--- Material for this exercise ---

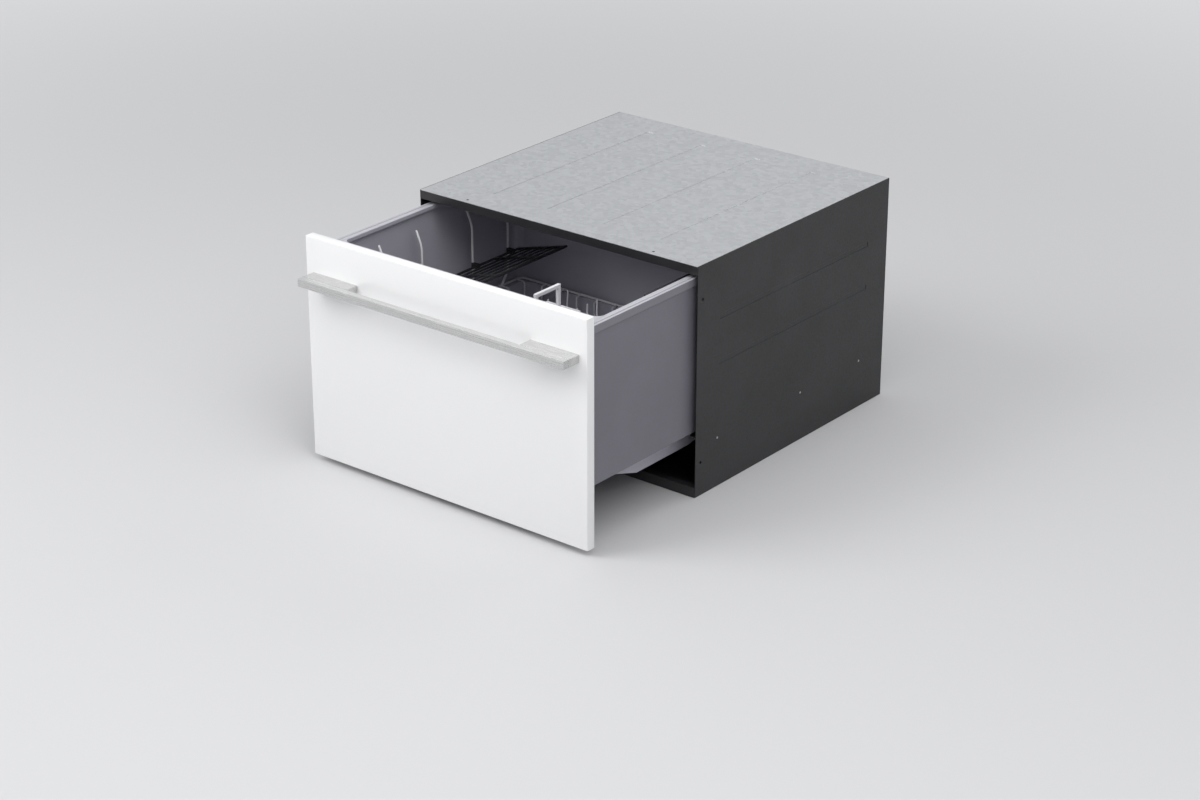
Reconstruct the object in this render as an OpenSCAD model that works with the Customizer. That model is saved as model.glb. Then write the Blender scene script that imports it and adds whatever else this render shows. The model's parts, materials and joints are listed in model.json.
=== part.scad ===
// Dishwasher drawer: a built-in chassis with one pull-out tub behind a plain door front.
// Millimetres. +X is to the right, +Y goes into the cabinet, +Z is up.
// The origin is on the underside of the base pan, in the middle of the chassis.
// Chassis pieces are written from the chassis front, drawer pieces from the back of the door front.

/* [Chassis] */
// Outer width of the chassis
chassis_w = 598; // [570:1:640]
// Depth of the chassis, front edge to back sheet
chassis_d = 555; // [545:1:620]
// Height of the chassis
chassis_h = 410; // [405:1:440]
// Thickness of the chassis sheet metal
sheet = 1.2; // [0.8:0.1:1.6]
// Height of the turned-up edge of the base pan
pan_edge_h = 16; // [10:1:18]
// Depth of the trim along the bottom front edge
sill_d = 12; // [8:1:20]
// Depth of the crossbar over the opening
crossbar_d = 22; // [16:1:24]
// Height of the crossbar over the opening
crossbar_h = 15; // [10:1:16]
// Free depth behind the closed tub
rear_bay = 49; // [46:1:60]

/* [Drawer travel] */
// How far the drawer stands open
drawer_open = 262; // [0:1:480]
// Gap between the closed door front and the chassis
panel_gap = 3; // [2:0.5:5]

/* [Door front] */
// Gap between the door front's edge and the chassis side line
panel_side_gap = 0.5; // [0:0.5:3]
// Height of the door front
panel_h = 396; // [380:1:400]
// Thickness of the door front
panel_t = 18; // [16:1:22]
// Height of the chassis top above the door front's top edge
panel_top_drop = 2; // [0:0.5:5]

/* [Handle] */
// Distance from the door front's side edge to the handle's end
handle_end_gap = 15.5; // [10:0.5:60]
// Height of the bar and its posts
handle_h = 14; // [10:1:20]
// Thickness of the bar, front to back
handle_bar_t = 12.5; // [8:0.5:16]
// Finger gap between the bar and the door front
handle_gap = 26; // [22:1:40]
// Length of each post along the bar
handle_post_l = 98.6; // [70:0.1:120]
// Distance from the door front's top edge to the handle's top
handle_top_drop = 61.5; // [55:0.5:90]
// Diameter of the handle screws
handle_screw_d = 4; // [3:0.5:5]

/* [Tub] */
// Gap between the chassis side line and the tub skirt
side_gap = 13; // [11:0.5:20]
// Drop from the door front's top edge to the rim
rim_drop = 22; // [20:0.5:24]
// Width of the rim seen from above
rim_w = 16; // [14:0.5:18]
// How far the rim band stands proud of the skirt
rim_proud = 2; // [1:0.5:3]
// Height of the rim band
rim_band_h = 14; // [10:1:20]
// Height of the lip under the rim's inner edge
rim_lip_h = 7; // [5:0.5:9]
// Thickness of the rim
rim_t = 3; // [2:0.5:4]
// Thickness of the upper tub walls
tub_wall = 5; // [4:0.5:6]
// Thickness of the skirt
skirt_t = 4; // [3:0.5:5]
// Height of the skirt's lower edge over the chassis underside
skirt_z = 112; // [108:1:124]
// Depth of the control bay between the door front and the tub
control_bay = 30; // [28:1:34]
// Height of the runner bay behind the skirt
runner_bay_h = 68; // [66:1:76]
// Width of the shoulder that the racks rest on, at the sides
shoulder_w = 23; // [22:1:28]
// Width of the shoulder at the front and back
shoulder_end_w = 10; // [8:1:14]
// Thickness of the basin walls and floor
floor_t = 4; // [3:0.5:5]
// Fall of the tub floor to the sump
funnel_drop = 38; // [30:1:40]
// Radius of the inside corners
corner_r = 18; // [8:1:24]

/* [Wash system] */
// Distance from the back of the door front to the middle of the sump
sump_y = 235; // [225:1:250]
// Inside radius of the sump well
sump_r = 62; // [56:1:64]
// Depth of the sump well
sump_deep = 26; // [22:1:28]
// Thickness of the sump walls
sump_t = 3; // [2:0.5:4]
// Distance from the sump centre to the drain filter
filter_x = 112; // [108:1:120]
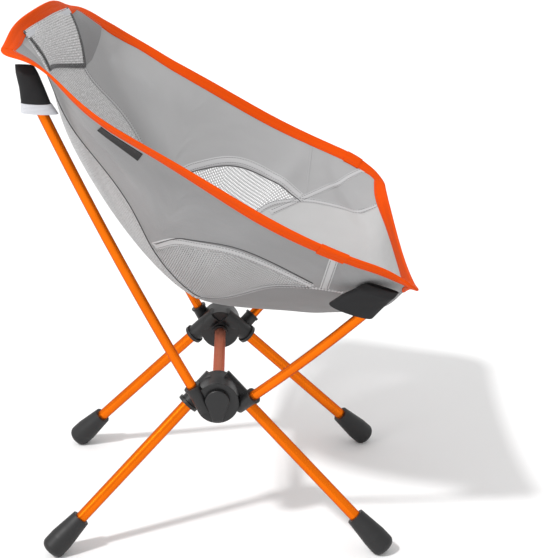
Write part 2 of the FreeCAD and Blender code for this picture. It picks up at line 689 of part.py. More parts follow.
def check_and_export():
    failed = [thing.Name for thing in doc.Objects if {"Invalid", "Error"} & set(thing.State)]
    for name, thing in SUBPARTS:
        if thing.Shape.isNull() or not thing.Shape.isValid() or thing.Shape.Volume <= 0:
            failed.append(name)
    if failed:
        raise RuntimeError("failed objects: " + ", ".join(failed))
    os.makedirs("parts", exist_ok=True)
    for name, thing in SUBPARTS:
        thing.Shape.exportStep("parts/%s.step" % name)
    print("%d sub-parts written" % len(SUBPARTS))


build()
check_and_export()
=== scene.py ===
"""Looks of an ultralight backpacking chair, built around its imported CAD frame."""
import json
import math

import bmesh
import bpy
import numpy as np
from mathutils import Matrix, Vector


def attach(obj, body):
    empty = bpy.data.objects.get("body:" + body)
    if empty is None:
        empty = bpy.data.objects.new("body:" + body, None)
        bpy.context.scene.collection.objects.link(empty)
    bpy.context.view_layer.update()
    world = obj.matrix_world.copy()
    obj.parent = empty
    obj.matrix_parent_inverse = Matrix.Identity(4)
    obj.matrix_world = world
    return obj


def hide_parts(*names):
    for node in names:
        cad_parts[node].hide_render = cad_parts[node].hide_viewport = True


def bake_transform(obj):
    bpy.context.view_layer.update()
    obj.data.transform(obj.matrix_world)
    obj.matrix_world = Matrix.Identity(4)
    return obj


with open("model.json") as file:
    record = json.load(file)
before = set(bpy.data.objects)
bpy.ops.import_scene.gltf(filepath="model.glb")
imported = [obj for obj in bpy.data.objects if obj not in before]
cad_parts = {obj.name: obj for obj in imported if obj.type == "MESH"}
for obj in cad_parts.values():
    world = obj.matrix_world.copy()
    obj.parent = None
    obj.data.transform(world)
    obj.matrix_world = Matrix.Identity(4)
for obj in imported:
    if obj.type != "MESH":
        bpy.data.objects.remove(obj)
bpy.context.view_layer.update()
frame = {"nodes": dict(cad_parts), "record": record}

MM = 0.001
SIDES = (("right", -1), ("left", 1))  # name and sign of X
ENDS = ("rear", "front")
CHAIR = "chair"  # the body that everything but the four legs belongs to


# ---- camera, light and floor
CAMERA_PLACE = (-1.9542, -0.036, 1.0053)
CAMERA_ANGLES = (19.28, -1.18, 0.21)  # degrees below the horizon, from +X towards +Y, and of roll
CAMERA_LENS, CAMERA_SENSOR, CAMERA_REACH = 99.1, 36.0, 60.0  # mm, mm and m
WORLD_STRENGTH = 0.86
SUN_PLACE, SUN_STRENGTH, SUN_ANGLE = (-2.0, 1.9, 3.8), 2.1, 5.0
STRIP_PLACE, STRIP_POWER, STRIP_SIZE = (-1.6, 2.2, 1.3), 14.0, (0.5, 2.0)
LIGHTS_AIM = (0, 0, 0.35)
FLOOR_HALF, FLOOR_HEIGHT = 30.0, -0.0002


def add_object(name, data):
    """A new object of the scene."""
    thing = bpy.data.objects.new(name, data)
    bpy.context.scene.collection.objects.link(thing)
    return thing


def add_camera():
    """A long lens a little above the seat, looking at the chair's right side."""
    pitch, yaw, roll = (math.radians(angle) for angle in CAMERA_ANGLES)
    level = math.cos(pitch)
    forward = Vector((level * math.cos(yaw), level * math.sin(yaw), -math.sin(pitch)))
    right = forward.cross(Vector((0, 0, 1))).normalized()
    up = right.cross(forward)
    rolled_right = right * math.cos(roll) + up * math.sin(roll)
    rolled_up = up * math.cos(roll) - right * math.sin(roll)
    data = bpy.data.cameras.new("camera")
    data.lens, data.sensor_width, data.clip_end = CAMERA_LENS, CAMERA_SENSOR, CAMERA_REACH
    camera = add_object("camera", data)
    axes = Matrix((rolled_right, rolled_up, -forward)).transposed()
    camera.matrix_world = Matrix.Translation(CAMERA_PLACE) @ axes.to_4x4()
    bpy.context.scene.camera = camera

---

Short exercise
Search the records for the word "model". Copy every line that has it.

Solution to this problem
Reconstruct the object in this render as an OpenSCAD model that works with the Customizer. That model is saved as model.glb. Then write the Blender scene script that imports it and adds whatever else this render shows. The model's parts, materials and joints are listed in model.json.
with open("model.json") as file:
bpy.ops.import_scene.gltf(filepath="model.glb")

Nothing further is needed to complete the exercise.